The Crisis and Referral program puts participants in touch with a number of resources that best suit their needs.
Finally, the New Start Program supplies participants with the basic essentials to set up a new home for themselves and their children. This one of the most unique programs offered by WIN. Much of the organization’s donated furniture doesn’t make it to resale but is used instead to furnish apartments for women who are moving out of a transition house as they begin to reintegrate into an abuse-free life.
I met with Mabel Marin, WIN’s Marketing and Communications Coordinator, to talk about the organization and their New Start Program specifically.
We spent a few moments marvelling at the diverse range of unique needs that WIN fills in the community and admiring each other’s cute blouses — both purchased from the largest WIN resale location on Pandora Avenue — but when we started talking details, the conversation took a serious turn.
“If they are leaving a transition house and need to start all over again, they’ve usually left everything behind,” Marin says about the programs’s participants. “In most cases, these women don’t have anything.”
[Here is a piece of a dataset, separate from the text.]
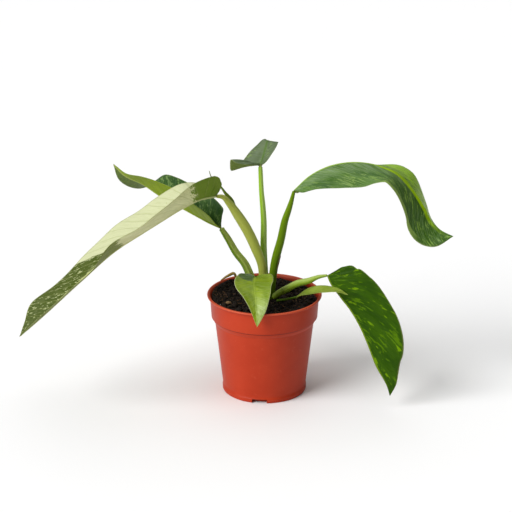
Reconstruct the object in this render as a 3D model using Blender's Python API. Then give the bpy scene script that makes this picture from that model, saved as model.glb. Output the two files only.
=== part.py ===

Much of what they don’t have, the New Start Program can provide. Furniture, pots, pans, utensils, beds, linens, loveseats, side tables, lamps — everything. Over the past twenty-five years, WIN has provided over 1 500 women with the items they need to start fresh in a new home.
Marin emphasized the great care that goes into selecting furnishings that will create a home that the participants can be proud of.
“[The employee] tries to be very careful in colour-matching everything and making sure that everything is beautiful and in great condition, that the families that are getting it are going to be happy,” she said. “This sense of ownership and feeling that they belong to a community again is important.”
On top of ongoing communication with transition houses, management of the stores, and facilitation of the four other programs, WIN aims to complete two New Start projects per week: a rattling statistic.
Marin noted, however, that although WIN “[supports] the journey of this many women leaving abusive relationships … this is only a small proportion of the number of women still living in abusive relationships in Victoria.”
WIN believes their mission to empower women to be self-sufficient must begin with a self-sufficient organization.
WIN’s compassion and change-making attitude has earned the organization recognition in more areas than human relations. In 2012, the Capital Regional District awarded them an EcoStar award for their environmental responsibility initiatives, due to their success in reducing the organization’s annual waste by 49 per cent and carbon footprint by 51 per cent.
Environmental sustainability is one of WIN’s core values, as is economic sustainability in the form of self-sufficiency.
98 per cent of WIN’s financing is generated through sales in their stores. Approximately two per cent comes from monetary donations from the public and sometimes other businesses, but it is in no way funded by the government. WIN believes their mission to empower women to be self-sufficient must begin with a self-sufficient organization.
WIN has the income to sustain the employment of around 50 staff members, but relies heavily on volunteers (50 to 70 per month) to fill necessary spaces.
“Volunteers help us to do a lot,” said Marin. “From helping on the sales floor to assisting in the warehouse, tagging products, organizing.”
WIN couldn’t operate without them.
“For every person, there is a volunteer opportunity.” Marin continued. “If the person is shy and wants to help behind the scenes, there is an opportunity. If the person wants to work with the public, there is an opportunity for that as well.”
In lieu of a final pitch or sell, Marin had only gratitude:
“We thank the community a lot because without the donations of course none of this would be possible. We wouldn’t be able to provide five programs to women in need if the community didn’t donate. So thank you to the community for donating and supporting us and for all the shoppers who shop at WIN to support the cause with us and for empowering women with us.”